If there's hope for old guitars becoming the next new thing, it will come from exceptional places like The Guitar Salon in New York, not all that far away from the Metropolitan Museum itself. They have mint-new guitars like the Bernabe Especial that put a gleam in my eye; but they also have a 1929 instrument by Santos Hernandez, and an 1875 Torres. In their west coast store you'll find another 1937 Hauser. Like the one in the Met, it's waiting for a player, too.
Lady Iris and the Jazzman
Indulge me in a bit of British royal genealogy for a moment, a brief stroll through a hall of 19th-century portraits that takes us from the throne of England by way of three generations to a surprise of geography and a mystery of personalities.
In 1840 Queen Victoria was married to Prince Albert — Prince Francis Albert Augustus Charles Emmanuel, known thereafter as the Prince Consort. Both were 21, and in the course of the next 17 years produced no fewer than nine sons and daughters.
The last to be born, in 1857, was Beatrice: Her Royal Highness Beatrice Mary Victoria Feodora, Princess of the United Kingdom of Great Britain and Ireland, Princess of Saxe-Coburg and Gotha, Duchess of Saxony. In 1885, England's connection to Germany being strong as of old, she married His Serene Highness Heinrich Moritz, Prince von Battenberg.
Their son, Alexander Albert von Battenberg, married Lady Irene Frances Adza Denison in 1917. It was a new century, pulling itself up from the wreck of World War I, so Prince Alexander may be forgiven for not marrying a princess as his forebears did. Lady Irene's blood was quite blue, however: she was the daughter of the second Earl of Londesborough, and (jumping ahead a century) an ancestor of Lady Diana Spencer.
The Prince and the Lady had a daughter, Iris, on whom our attention falls. She was born January 13th, 1920 in Kensington Palace. At 21 — now Lady Iris — she married into the military, to Captain Hamilton Joseph Keyes-O'Malley, but the modern age, it seems, took its toll; they were divorced five years later. We might assume she lived a quiet and comfortable life thereafter. She did not. It was not a kind time for princesses:
After the divorce, she went to America in search of work and had a string of short-lived jobs, including selling brassieres and posing for a bubble-gum advertisement. In 1947 she was arrested for passing a worthless check in a Washington D.C. store. Lady Iris was cleared of the charge, but a check by immigration officials revealed that her visitor's permit had expired and was also working in the United States illegally. After a visit to Canada, she was permitted to return to the U.S. on a permanent visa. (Worldroots.com)

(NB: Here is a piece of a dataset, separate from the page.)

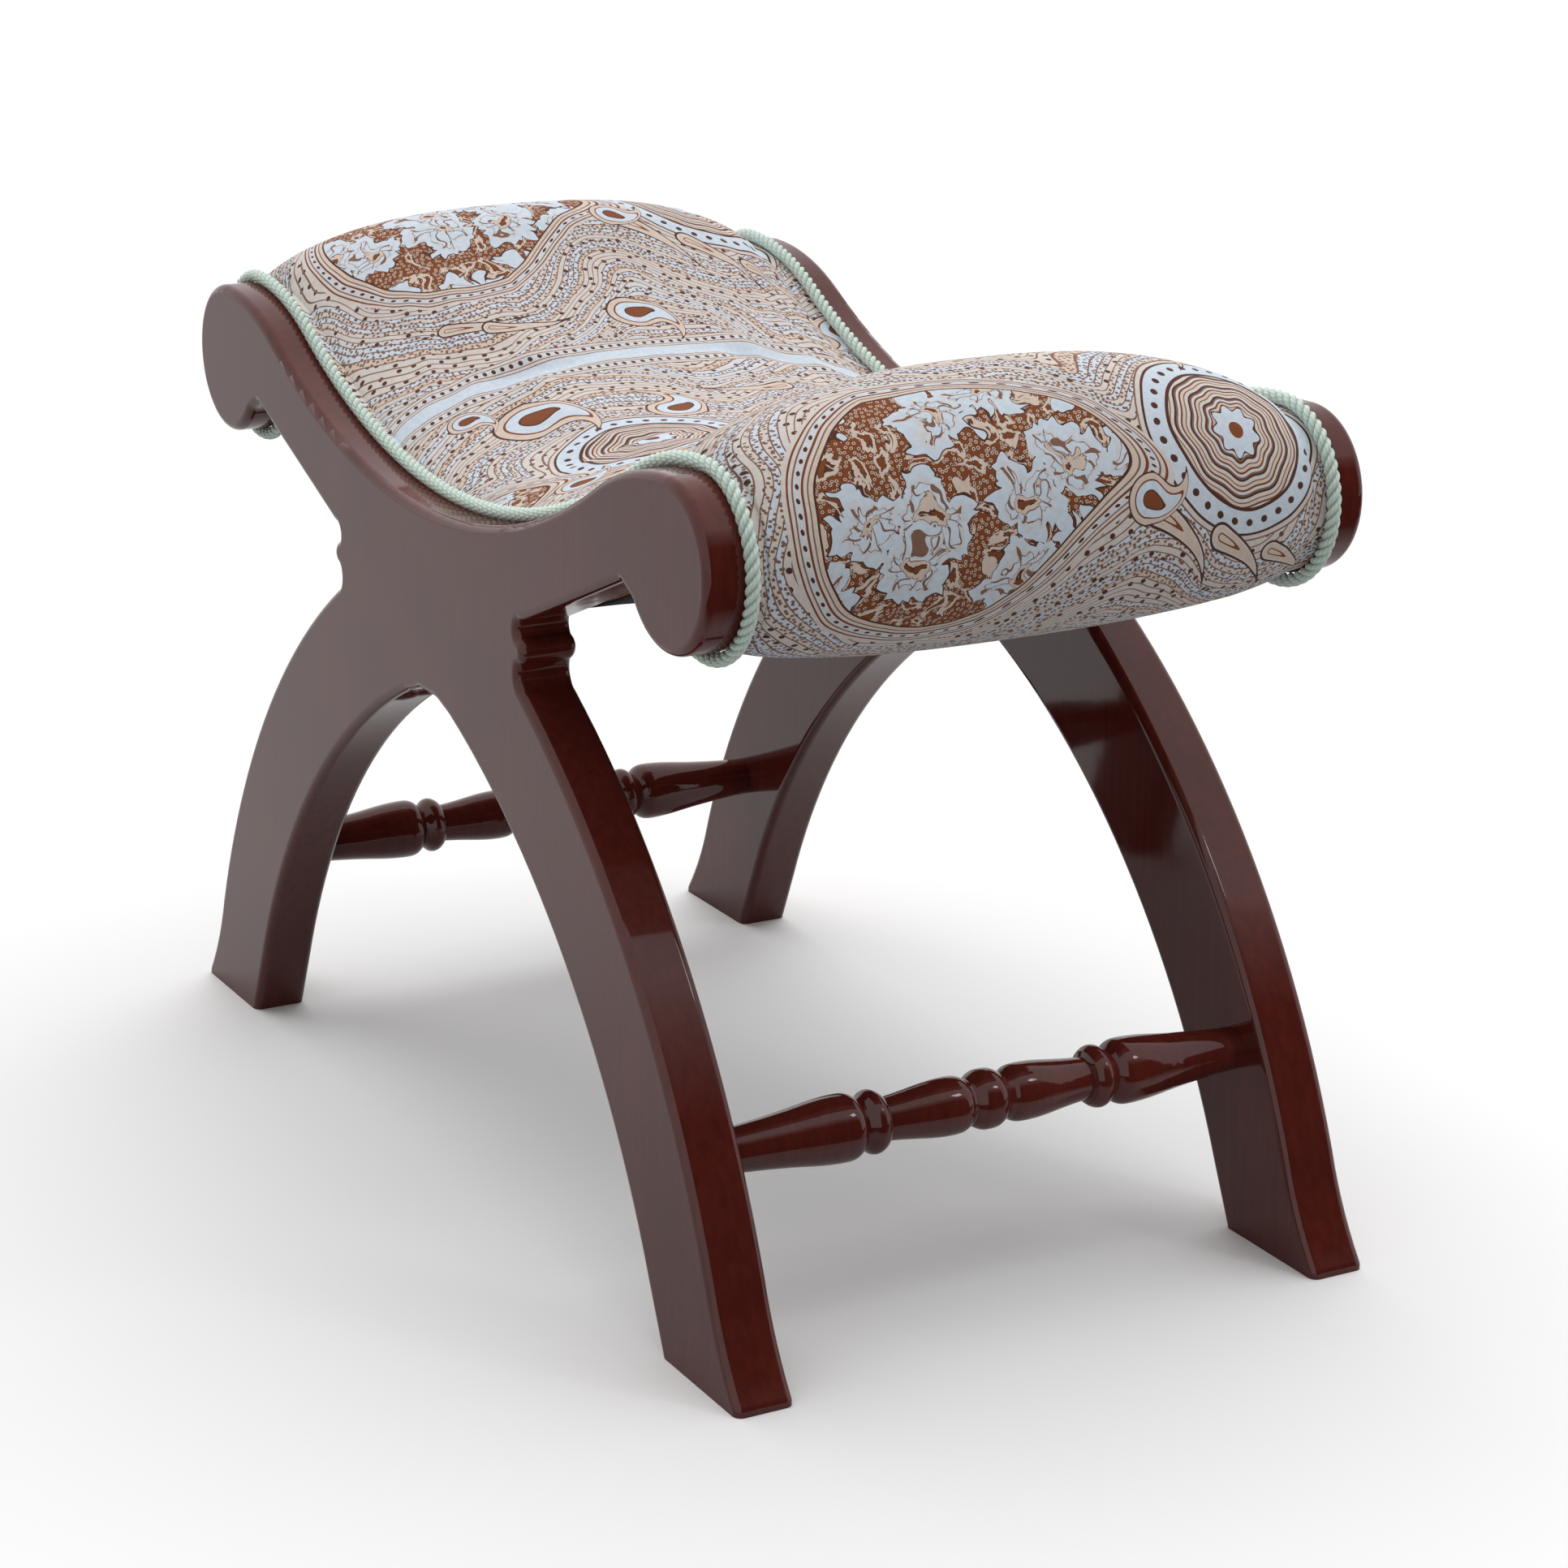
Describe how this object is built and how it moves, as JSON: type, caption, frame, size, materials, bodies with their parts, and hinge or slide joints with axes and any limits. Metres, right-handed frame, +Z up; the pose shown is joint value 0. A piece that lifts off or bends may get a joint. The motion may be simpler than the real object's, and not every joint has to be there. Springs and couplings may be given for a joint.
{
  "type": "camel saddle stool",
  "caption": "Low stool with a dished, upholstered saddle seat held between two frames of crossed curved legs, joined by turned stretchers and edged with twisted rope.",
  "frame": {"origin": "on the floor at the middle of the footprint", "axes": "+Z up, X along the saddle's curve, Y along the stretchers, near frame at -Y"},
  "size_m": [0.6, 0.312, 0.405],
  "materials": {
    "lacquered_hardwood": "dark red-brown stain under gloss lacquer",
    "plain_hardwood": "planed, unfinished",
    "printed_cotton": "woven cotton with a paisley print",
    "cotton_felt_stuffing": "matted cotton felt",
    "twisted_rope": "three-strand satin cord",
    "black_cambric": "non-woven dust cloth",
    "zinc_steel": "zinc plated"
  },
  "bodies": {
    "root": {"dust_cover": "black_cambric", "far_frame_dowels": "plain_hardwood", "far_ledger_screws": "zinc_steel", "far_left_leg": "lacquered_hardwood", "far_right_leg": "lacquered_hardwood", "far_rope_trim": "twisted_rope", "far_seat_ledger": "plain_hardwood", "far_top_rail": "lacquered_hardwood", "left_roll_core": "plain_hardwood", "left_roll_stuffing": "cotton_felt_stuffing", "left_stretcher": "lacquered_hardwood", "near_frame_dowels": "plain_hardwood", "near_ledger_screws": "zinc_steel", "near_left_leg": "lacquered_hardwood", "near_right_leg": "lacquered_hardwood", "near_rope_trim": "twisted_rope", "near_seat_ledger": "plain_hardwood", "near_top_rail": "lacquered_hardwood", "right_roll_core": "plain_hardwood", "right_roll_stuffing": "cotton_felt_stuffing", "right_stretcher": "lacquered_hardwood", "seat_cover": "printed_cotton", "seat_pad": "cotton_felt_stuffing", "seat_slat_1": "plain_hardwood", "seat_slat_2": "plain_hardwood", "seat_slat_3": "plain_hardwood", "seat_slat_4": "plain_hardwood", "seat_slat_5": "plain_hardwood", "seat_slat_6": "plain_hardwood", "seat_slat_7": "plain_hardwood", "seat_slat_8": "plain_hardwood", "seat_slat_9": "plain_hardwood", "slat_screws": "zinc_steel"}
  },
  "joints": []
}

Ten years passed after that, with no word of Lady Iris that I can find. Then she reappears, and the noble line from Queen Victoria, on hard times certainly, but undimmed, makes a sudden, strange turn.
In May 1957, Lady Iris Victoria Beatrice Grace Mountbatten of Great Britain and New York married Michael Neely Bryan of Byhalia, Mississippi.
It is as if, walking down an oak-panelled hall lined with portraits of the aristocracy, one comes across B. B. King on the wall.
This remarkable fact is recorded without comment in the records of British royal peerage, but it ushers in a mystery. What traced an arc between northwest Mississippi and Kensington Palace, centered on New York? The place and the time, certainly, had something to do with it; it was Spring, it was rural upstate New York. Still, we are left wondering.
It seems that Michael Neely Bryan was a jazz guitarist; how he got that way, and out of Byhalia, I have no idea. Something got him out, and something worked its spell on a descendent of the British royal line — man, guitar, or both. Byhalia, 1956 population unknown, but no more than 700 a few years ago, is not so far from Memphis. Memphis blues and jazz might pick a young guitarist up and propel him further north and east, if he were good. But even the most successful musician would find it hard to attract a destitute princess, and impossible to lure a wealthy one. It was not a match made by the pocketbook.
Passion, then, and perhaps music. The marriage was not in New York City, but in Pound Ridge, fifty miles upstate. Starting in the '40s, Pound Ridge underwent something of a Renaissance. It gained a reputation as a home for artists, writers, and musicians; the population was probably over 1,000 by the 1950s. Benny Goodman was one of the first to purchase a historic home there. It is exactly the kind of place that would draw a Mississippi musician: close to the City, but comfortably rural.
If the union was passionate, it was accordingly swift. Divorce took less than a year, immediately after the birth of their son. The record is quiet on Bryan after that. One imagine he stayed on in Pound Ridge, playing from time to time in New York, nodding to Benny Goodman as they crossed on the train home. At some point fortune or hope took him to California; he died in Glendale in 1972. Lady Iris wandered, too, to Toronto and another brief marriage. If matrimony could not hold her, Toronto did. She never left the city, passing away in 1982. Their son still lives in Toronto. He may or may not be a jazz guitarist. We can only wonder if he ever made the long trip to Byhalia to visit his grandparents, or whether Mississippi figures in his mind at all. He may have forgotten Byhalia, and it him. But he remains, with Michael Neely Bryan, part of the roll of British peerage, where strange circumstances may yet make him King.